§ Material provided
□ □ □

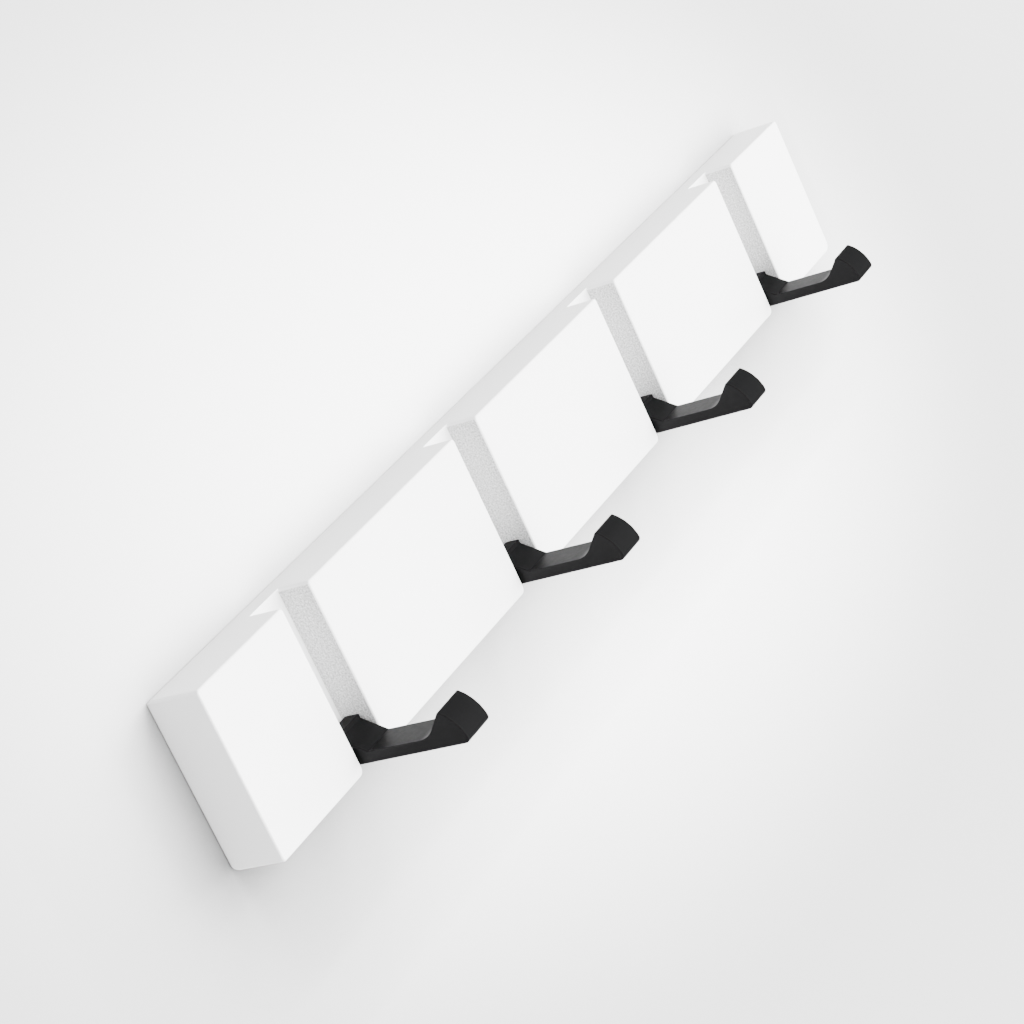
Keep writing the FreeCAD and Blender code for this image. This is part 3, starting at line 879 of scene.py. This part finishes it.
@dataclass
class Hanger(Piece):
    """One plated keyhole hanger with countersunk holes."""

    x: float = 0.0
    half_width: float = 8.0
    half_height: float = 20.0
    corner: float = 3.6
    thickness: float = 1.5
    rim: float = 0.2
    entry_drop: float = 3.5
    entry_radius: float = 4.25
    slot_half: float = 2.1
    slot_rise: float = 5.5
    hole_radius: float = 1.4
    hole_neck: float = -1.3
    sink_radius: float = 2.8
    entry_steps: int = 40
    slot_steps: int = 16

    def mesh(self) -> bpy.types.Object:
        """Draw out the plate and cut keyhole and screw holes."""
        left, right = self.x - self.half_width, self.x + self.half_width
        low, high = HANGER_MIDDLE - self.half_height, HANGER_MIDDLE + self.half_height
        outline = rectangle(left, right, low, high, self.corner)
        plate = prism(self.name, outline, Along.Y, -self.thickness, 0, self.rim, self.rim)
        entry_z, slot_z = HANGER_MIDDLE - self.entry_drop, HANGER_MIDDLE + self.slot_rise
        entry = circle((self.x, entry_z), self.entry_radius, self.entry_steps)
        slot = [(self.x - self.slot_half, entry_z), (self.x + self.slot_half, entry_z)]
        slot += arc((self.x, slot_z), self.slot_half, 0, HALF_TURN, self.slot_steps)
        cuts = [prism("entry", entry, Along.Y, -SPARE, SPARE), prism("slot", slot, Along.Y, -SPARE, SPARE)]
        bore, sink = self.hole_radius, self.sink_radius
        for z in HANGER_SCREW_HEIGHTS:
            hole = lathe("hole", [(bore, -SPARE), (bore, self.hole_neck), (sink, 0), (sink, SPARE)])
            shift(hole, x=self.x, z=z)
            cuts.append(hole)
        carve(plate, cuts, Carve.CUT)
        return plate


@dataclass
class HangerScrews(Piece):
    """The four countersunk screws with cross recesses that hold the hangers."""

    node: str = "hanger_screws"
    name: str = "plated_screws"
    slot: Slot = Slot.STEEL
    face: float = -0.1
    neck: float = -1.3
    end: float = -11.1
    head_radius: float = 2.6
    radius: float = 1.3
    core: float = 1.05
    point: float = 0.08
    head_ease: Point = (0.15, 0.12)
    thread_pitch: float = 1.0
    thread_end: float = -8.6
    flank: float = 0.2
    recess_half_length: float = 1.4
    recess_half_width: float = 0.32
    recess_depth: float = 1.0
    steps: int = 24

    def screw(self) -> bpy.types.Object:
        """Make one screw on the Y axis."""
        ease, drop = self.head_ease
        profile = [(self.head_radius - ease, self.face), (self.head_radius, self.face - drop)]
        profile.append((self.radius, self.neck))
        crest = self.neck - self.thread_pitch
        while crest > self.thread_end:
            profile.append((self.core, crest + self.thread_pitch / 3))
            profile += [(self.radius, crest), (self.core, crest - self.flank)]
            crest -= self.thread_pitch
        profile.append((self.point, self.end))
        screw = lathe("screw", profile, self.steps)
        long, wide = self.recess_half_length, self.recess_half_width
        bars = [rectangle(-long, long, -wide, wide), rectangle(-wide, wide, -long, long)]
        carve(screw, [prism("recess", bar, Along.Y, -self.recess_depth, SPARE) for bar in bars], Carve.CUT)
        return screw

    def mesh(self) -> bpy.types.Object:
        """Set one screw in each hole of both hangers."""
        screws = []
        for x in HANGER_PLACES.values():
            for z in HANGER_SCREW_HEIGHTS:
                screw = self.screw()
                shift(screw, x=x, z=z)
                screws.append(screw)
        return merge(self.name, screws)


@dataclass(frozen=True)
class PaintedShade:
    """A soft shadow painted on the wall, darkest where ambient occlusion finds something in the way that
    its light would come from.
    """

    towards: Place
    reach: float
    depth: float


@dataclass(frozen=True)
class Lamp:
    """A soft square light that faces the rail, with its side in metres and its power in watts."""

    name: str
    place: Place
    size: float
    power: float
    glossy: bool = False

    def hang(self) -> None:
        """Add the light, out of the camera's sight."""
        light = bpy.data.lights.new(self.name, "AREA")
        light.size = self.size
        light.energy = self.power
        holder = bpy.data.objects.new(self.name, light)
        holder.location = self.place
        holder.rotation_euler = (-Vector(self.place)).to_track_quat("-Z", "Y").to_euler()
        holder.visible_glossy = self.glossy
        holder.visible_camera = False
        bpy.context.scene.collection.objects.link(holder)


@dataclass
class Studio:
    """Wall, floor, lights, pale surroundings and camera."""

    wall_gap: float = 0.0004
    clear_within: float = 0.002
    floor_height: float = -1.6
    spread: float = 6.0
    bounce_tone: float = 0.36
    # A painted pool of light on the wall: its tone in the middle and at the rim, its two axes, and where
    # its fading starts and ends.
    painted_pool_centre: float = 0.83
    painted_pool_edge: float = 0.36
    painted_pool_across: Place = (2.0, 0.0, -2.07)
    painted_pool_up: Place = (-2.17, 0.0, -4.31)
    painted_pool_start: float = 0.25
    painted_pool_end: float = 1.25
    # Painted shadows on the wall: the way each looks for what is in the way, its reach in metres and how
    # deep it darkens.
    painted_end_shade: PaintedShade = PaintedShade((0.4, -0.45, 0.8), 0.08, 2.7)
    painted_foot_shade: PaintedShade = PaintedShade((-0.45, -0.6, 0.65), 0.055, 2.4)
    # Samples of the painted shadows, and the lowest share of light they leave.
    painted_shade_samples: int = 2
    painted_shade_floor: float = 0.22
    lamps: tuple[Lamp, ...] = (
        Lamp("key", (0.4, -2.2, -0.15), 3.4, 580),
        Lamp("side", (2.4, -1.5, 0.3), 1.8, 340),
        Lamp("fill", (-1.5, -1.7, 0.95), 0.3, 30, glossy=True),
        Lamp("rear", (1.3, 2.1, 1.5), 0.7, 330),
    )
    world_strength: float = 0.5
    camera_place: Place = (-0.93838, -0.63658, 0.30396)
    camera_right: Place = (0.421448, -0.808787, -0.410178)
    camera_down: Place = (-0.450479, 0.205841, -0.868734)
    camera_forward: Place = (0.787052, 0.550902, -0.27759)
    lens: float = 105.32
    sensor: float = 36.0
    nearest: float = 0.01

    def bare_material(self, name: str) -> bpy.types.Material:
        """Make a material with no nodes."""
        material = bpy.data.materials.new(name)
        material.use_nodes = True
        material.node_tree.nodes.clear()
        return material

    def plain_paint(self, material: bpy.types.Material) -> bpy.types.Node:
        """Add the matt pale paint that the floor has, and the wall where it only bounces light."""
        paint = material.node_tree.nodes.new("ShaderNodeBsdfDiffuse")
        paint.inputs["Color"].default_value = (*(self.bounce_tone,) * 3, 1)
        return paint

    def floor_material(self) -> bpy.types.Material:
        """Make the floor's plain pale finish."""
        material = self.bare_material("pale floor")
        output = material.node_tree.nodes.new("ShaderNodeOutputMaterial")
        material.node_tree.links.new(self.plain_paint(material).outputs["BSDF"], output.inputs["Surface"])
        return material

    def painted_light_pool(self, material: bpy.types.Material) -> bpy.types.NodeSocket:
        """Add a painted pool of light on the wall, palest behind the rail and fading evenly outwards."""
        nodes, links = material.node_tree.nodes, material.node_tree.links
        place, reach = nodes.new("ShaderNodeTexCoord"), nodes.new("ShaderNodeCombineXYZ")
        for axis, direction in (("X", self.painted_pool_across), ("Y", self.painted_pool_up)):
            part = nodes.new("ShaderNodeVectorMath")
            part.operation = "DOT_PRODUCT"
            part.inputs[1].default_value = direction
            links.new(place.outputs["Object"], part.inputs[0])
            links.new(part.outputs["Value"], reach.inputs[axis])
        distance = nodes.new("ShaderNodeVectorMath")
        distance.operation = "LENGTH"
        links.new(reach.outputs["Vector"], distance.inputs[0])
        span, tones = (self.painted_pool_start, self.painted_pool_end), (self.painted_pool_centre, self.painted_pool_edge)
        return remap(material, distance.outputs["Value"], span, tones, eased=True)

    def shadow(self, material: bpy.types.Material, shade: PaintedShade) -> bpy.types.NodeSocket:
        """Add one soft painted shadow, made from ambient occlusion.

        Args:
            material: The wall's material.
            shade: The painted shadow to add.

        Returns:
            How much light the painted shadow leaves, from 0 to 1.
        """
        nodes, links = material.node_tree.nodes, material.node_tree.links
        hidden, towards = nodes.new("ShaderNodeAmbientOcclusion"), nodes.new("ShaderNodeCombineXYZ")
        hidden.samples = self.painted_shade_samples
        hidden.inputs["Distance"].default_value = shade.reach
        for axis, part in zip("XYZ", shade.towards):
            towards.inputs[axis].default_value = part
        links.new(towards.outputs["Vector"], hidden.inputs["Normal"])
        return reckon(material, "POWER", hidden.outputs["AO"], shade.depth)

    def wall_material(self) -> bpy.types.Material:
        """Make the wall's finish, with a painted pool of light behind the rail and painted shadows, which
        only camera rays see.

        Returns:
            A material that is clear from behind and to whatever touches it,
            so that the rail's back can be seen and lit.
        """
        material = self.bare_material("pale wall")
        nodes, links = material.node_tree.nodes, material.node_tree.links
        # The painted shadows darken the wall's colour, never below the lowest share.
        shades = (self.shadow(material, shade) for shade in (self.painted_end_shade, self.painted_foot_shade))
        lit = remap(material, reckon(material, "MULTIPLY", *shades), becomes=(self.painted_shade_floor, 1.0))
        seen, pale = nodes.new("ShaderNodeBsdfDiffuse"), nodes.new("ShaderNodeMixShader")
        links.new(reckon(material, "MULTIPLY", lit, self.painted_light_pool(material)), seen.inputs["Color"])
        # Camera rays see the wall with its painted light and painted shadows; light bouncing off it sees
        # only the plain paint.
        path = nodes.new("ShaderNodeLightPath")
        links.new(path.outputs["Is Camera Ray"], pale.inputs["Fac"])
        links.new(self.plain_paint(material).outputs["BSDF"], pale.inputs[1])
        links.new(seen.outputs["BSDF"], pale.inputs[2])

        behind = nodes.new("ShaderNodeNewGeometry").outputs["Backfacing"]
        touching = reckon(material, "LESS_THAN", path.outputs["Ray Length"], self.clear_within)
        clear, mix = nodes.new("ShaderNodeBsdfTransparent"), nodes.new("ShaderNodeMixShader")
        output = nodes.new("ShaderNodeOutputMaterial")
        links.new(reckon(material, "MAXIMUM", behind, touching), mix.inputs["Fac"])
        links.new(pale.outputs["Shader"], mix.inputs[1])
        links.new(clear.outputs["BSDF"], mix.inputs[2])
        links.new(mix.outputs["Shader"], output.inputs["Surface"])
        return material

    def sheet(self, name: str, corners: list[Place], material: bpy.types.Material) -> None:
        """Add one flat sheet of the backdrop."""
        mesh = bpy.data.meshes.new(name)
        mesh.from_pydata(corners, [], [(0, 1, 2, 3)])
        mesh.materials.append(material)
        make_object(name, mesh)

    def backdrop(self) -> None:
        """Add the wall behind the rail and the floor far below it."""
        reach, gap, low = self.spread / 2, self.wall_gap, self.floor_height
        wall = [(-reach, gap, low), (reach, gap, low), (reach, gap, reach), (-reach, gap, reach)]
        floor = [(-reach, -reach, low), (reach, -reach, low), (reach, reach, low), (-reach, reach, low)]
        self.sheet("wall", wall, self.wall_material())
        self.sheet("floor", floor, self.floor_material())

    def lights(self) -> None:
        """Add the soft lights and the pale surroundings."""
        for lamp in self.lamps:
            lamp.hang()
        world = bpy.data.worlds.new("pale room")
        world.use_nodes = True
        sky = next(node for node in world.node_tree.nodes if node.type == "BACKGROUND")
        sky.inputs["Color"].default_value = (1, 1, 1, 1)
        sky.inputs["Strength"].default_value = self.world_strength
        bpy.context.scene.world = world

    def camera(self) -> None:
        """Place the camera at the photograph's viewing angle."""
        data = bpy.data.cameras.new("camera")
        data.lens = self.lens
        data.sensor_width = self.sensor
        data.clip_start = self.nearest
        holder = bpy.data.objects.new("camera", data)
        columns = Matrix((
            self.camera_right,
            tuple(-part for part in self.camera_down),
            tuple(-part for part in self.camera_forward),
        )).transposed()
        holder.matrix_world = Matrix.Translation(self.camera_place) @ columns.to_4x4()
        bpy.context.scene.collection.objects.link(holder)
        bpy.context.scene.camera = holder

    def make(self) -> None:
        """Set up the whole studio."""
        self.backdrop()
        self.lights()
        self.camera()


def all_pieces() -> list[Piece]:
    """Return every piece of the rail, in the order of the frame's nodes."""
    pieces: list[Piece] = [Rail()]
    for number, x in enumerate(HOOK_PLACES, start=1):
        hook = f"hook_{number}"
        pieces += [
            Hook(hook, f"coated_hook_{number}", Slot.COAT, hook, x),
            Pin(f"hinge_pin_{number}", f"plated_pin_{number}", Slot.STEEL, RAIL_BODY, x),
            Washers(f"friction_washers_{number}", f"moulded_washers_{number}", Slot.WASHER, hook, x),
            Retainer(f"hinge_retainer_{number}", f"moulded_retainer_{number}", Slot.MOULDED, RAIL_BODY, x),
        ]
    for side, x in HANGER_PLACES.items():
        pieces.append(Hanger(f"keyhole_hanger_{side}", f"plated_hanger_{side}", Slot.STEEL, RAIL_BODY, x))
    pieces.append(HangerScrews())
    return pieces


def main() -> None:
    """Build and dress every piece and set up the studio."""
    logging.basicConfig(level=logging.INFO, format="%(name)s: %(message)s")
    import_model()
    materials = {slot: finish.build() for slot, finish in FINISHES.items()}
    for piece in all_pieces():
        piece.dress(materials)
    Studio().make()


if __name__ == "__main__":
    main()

□ □ □

From the opening line of the data above, please print each line as written up to and including the line that contains "slot_steps: int = 16", and nothing more.

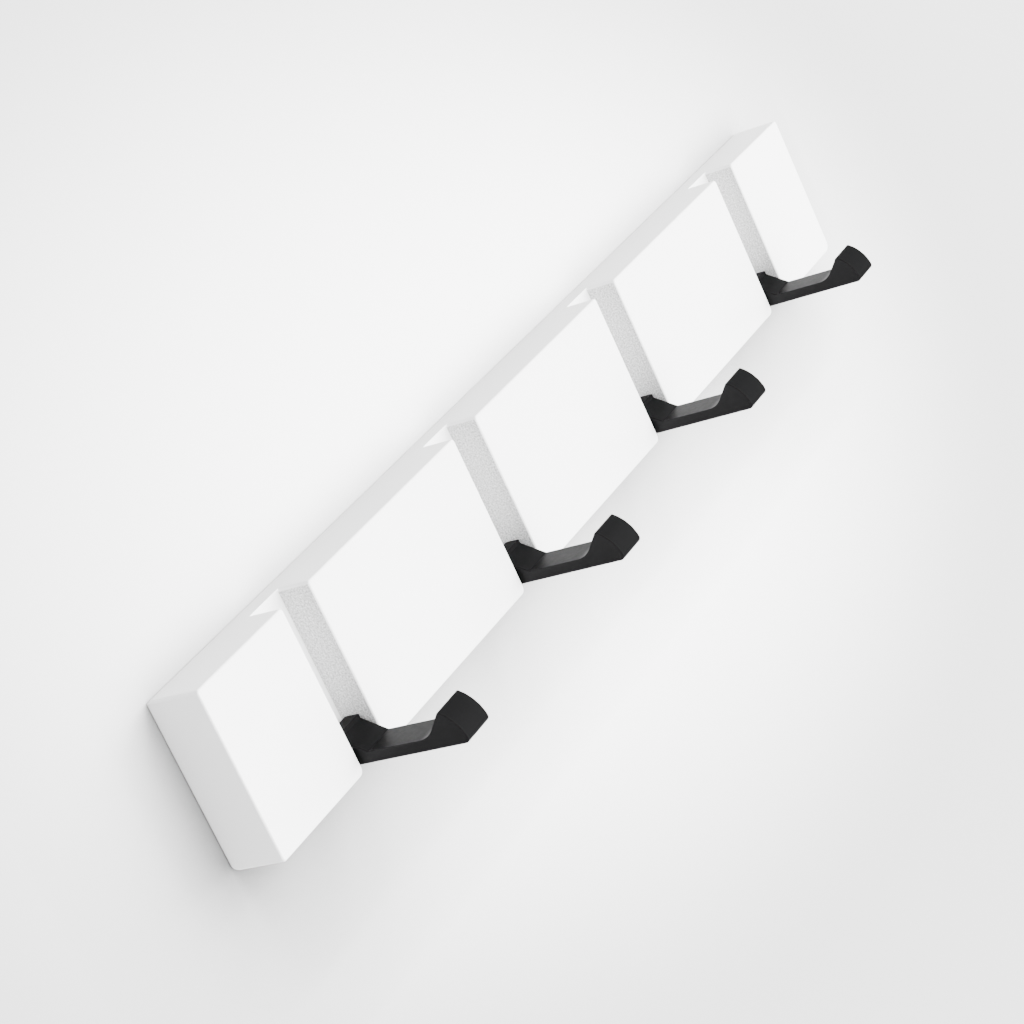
Keep writing the FreeCAD and Blender code for this image. This is part 3, starting at line 879 of scene.py. This part finishes it.
@dataclass
class Hanger(Piece):
    """One plated keyhole hanger with countersunk holes."""

    x: float = 0.0
    half_width: float = 8.0
    half_height: float = 20.0
    corner: float = 3.6
    thickness: float = 1.5
    rim: float = 0.2
    entry_drop: float = 3.5
    entry_radius: float = 4.25
    slot_half: float = 2.1
    slot_rise: float = 5.5
    hole_radius: float = 1.4
    hole_neck: float = -1.3
    sink_radius: float = 2.8
    entry_steps: int = 40
    slot_steps: int = 16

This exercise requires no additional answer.